One aspect of our analysis that we are left unable to explain is the lack of true cellulolytic activity in the guts of the sharks. We were unable to detect cellulase activity with substrates for cellobiohydrolase or total cellulase, yet the sharks can digest about 43% of the acid detergent fiber of seagrass (Leigh et al. 2018b), which would largely be cellulose (Bjorndal 1980). The Goering and Van Soest (1970) method used in the current study has been previously shown to be effective at determining the fiber content of seagrasses (Trevathan-Tackett et al. 2017) as well as the fiber digestibility of other organisms, such as dugongs, that consume seagrasses (Lanyon and Sanson 2006). Therefore, it may be that the cellulase we measured, cellobiohydrolase, is not common in animal guts, particularly shark guts. Additionally, we attempted the total cellulase assays after the samples were frozen for an extended period of time (Solovyev and Gisbert 2016). Thus, the lack of cellulolytic detection may be more methodological than a true absence, and should be the focus of future studies. It is possible that the highly acidic stomach (pH 1–2; Papastamatiou 2007) of sharks may aid in the initial degradation of cellulose (Horn 1989), but evidence of this is lacking (Zemke-White et al. 1999).

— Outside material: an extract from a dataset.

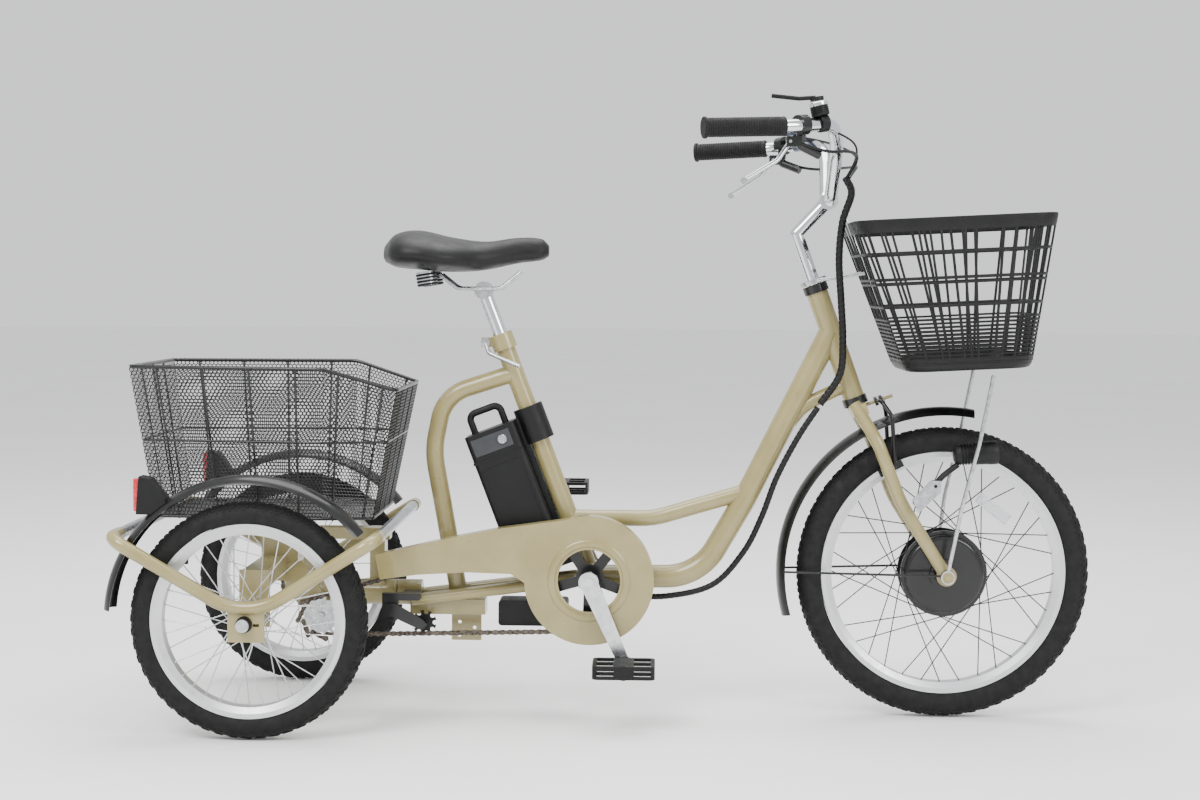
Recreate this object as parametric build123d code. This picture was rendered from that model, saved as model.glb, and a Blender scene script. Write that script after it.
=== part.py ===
from build123d import *
import os
from math import acos, atan2, cos, degrees, radians, sin, sqrt, tan

# An adult tricycle, in millimetres. X points forward, Y to the rider's left, Z up, and the ground is Z = 0.
# The origin is on the ground under the middle of the machine.

# Wheels and stance
front_axle_x = 569.0
rear_axle_x = -583.0
track_half = 245.0
front_tyre_r = 251.0
front_tyre_width = 49.0
front_rim_r = 209.0
rear_tyre_r = 194.0
rear_tyre_width = 44.0
rear_rim_r = 158.5
rim_depth = 18.0
rim_bed_depth = 7.0
rim_wall = 2.5
tyre_wall = 4.0
spoke_d = 2.0
spoke_count = 36
hub_motor_r = 68.0
hub_motor_width = 70.0
rear_hub_r = 24.0
rear_hub_width = 66.0
axle_d = 10.0
running_gap = 0.05
clear_gap = 0.5

# Steering
head_angle = 20.0
fork_rake = 44.0
head_top_z = 731.0
head_bottom_z = 552.0
head_tube_d = 37.0
head_tube_bore = 31.0
steerer_d = 25.4
cup_height = 14.0
cup_d = 43.0
blade_d = 22.0
crown_z = 531.0
stem_d = 22.2
stem_kink_z = 831.0
bar_clamp_x = 364.0
bar_clamp_z = 888.0
bar_d = 22.2
rim_track = 16.2
lever_x = 282.0
lever_y = 230.0
lever_z = 971.0
bar_half_width = 288.0
grip_d = 31.0
grip_length = 132.0

# Frame
tube_wall = 2.0
down_tube_d = 40.0
strut_d = 28.0
brace_d = 24.0
seat_tube_d = 33.0
seat_post_d = 25.4
seat_tube_angle = 21.0
seat_tube_top_z = 655.0
hoop_d = 31.0
stay_d = 20.0
bottom_bracket_x = -38.0
bottom_bracket_z = 240.0
bottom_bracket_d = 42.0
bottom_bracket_width = 70.0
spindle_d = 16.0

# Drive
chain_y = -45.0
chain_pitch = 12.7
ring_teeth = 46
sprocket_teeth = 16
chain_width = 7.0
chain_height = 8.0
tooth_rise = 2.6
tooth_room = 3.6
jackshaft_x = -500.0
jackshaft_z = 169.0
second_chain_y = 211.5
pulley_x = -322.0
pulley_z = 159.3
tensioner_x = -378.0
tensioner_z = 186.0
crank_length = 150.0
crank_lean = 24.0
crank_y = 100.0
case_r = 110.0
case_hole_r = 53.0
case_inner_y = -54.0
case_outer_y = -82.0
case_wall = 2.0

# Rear carriage
lean_z = 205.0
pivot_shaft_d = 24.0
pivot_shell_d = 44.0
guard_d = 22.0
guard_y = 283.0
guard_end_y = 225.0
guard_wall = 1.45
guard_bottom_z = 201.0
inner_plate_y = 199.0
jackshaft_d = 12.0
cross_d = 19.0
cross_front_x = -375.0
cross_rear_x = -800.0
cross_z = 330.0
axle_plate_thick = 5.0
pivot_boss_x = -372.0
pivot_end_x = -548.0
rear_fender_gap = 43.0
front_fender_gap = 35.0
fender_wall = 2.0

# Seat and battery
battery_depth = 91.0
battery_width = 80.0
battery_length = 252.0
battery_foot_z = 277.0
post_top_z = 728.0
post_foot_z = 480.0
pedal_pin_r = 5.0
pedal_width = 82.0
lug_z = 641.0
lug_half = 13.0
lug_out = 27.0
lug_bolt_r = 3.0

# Baskets
basket_wall = 3.0
smallest_solid = 50.0
front_basket_rim_z = 858.0
front_basket_floor_z = 604.0
rear_basket_rim_z = 604.0
rear_basket_floor_z = 345.0

# Saddle sections: how far ahead of the post's top, half width, lowest and highest Z
saddle_sections = [
    (-168.0, 46.0, 778.0, 802.0),
    (-150.0, 88.0, 764.0, 822.0),
    (-110.0, 106.0, 756.0, 829.0),
    (-55.0, 94.0, 754.0, 818.0),
    (0.0, 50.0, 756.0, 812.0),
    (60.0, 26.0, 768.0, 820.0),
    (100.0, 20.0, 776.0, 818.0),
    (112.0, 11.0, 786.0, 806.0),
]
leg_route = [(634.0, 104.0, 596.0), (612.0, 106.0, 480.0), (586.0, 98.0, 372.0), (front_axle_x + 1.0, 73.5, 264.4)]
steer_loom_route = [
    (386.0, -80.0, 922.0),
    (397.0, -66.0, 897.0),
    (384.0, -54.0, 850.0),
    (380.0, -45.0, 788.0),
    (385.0, -41.0, 716.0),
    (389.0, -38.0, 650.0),
    (385.0, -36.0, 592.0),
    (352.0, -33.0, 540.0),
]
steer_loom_bends = [20.0, 60.0, 140.0, 200.0, 260.0, 180.0]
steer_loom_d = 13.0
frame_loom_route = [
    (349.0, -32.8, 535.5),
    (316.0, -32.0, 484.0),
    (281.0, -28.0, 415.0),
    (256.0, -20.0, 345.0),
    (226.0, -8.0, 282.0),
    (174.0, 0.0, 224.0),
    (96.0, 0.0, 203.0),
    (20.0, 0.0, 203.0),
]
frame_loom_bends = [220.0, 200.0, 180.0, 140.0, 140.0, 140.0]
frame_loom_d = 11.0
seat_up = (-sin(radians(seat_tube_angle)), 0, cos(radians(seat_tube_angle)))
seat_back = (-cos(radians(seat_tube_angle)), 0, -sin(radians(seat_tube_angle)))
parts = {}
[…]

Overall, the bonnethead shark does have a digestive tract that can at least process the soluble portions (and likely some of the fiber) of the large quantities of seagrass that pass through it. However, the sharks appear to be largely reliant on host-derived digestive processes. While the microbiome may contribute to the digestion of seagrass and animal material, more work is needed to pair specific microbial taxa with their specific functions in the bonnethead shark gut (e.g., Casu et al. 2017). Our results highlight the importance of combining studies of microbial community composition with an informed context of host ecology and physiology. This approach should be utilized when investigating these topics in other fish species and other vertebrates in general so that we can better understand the complex relationship between microbe and host.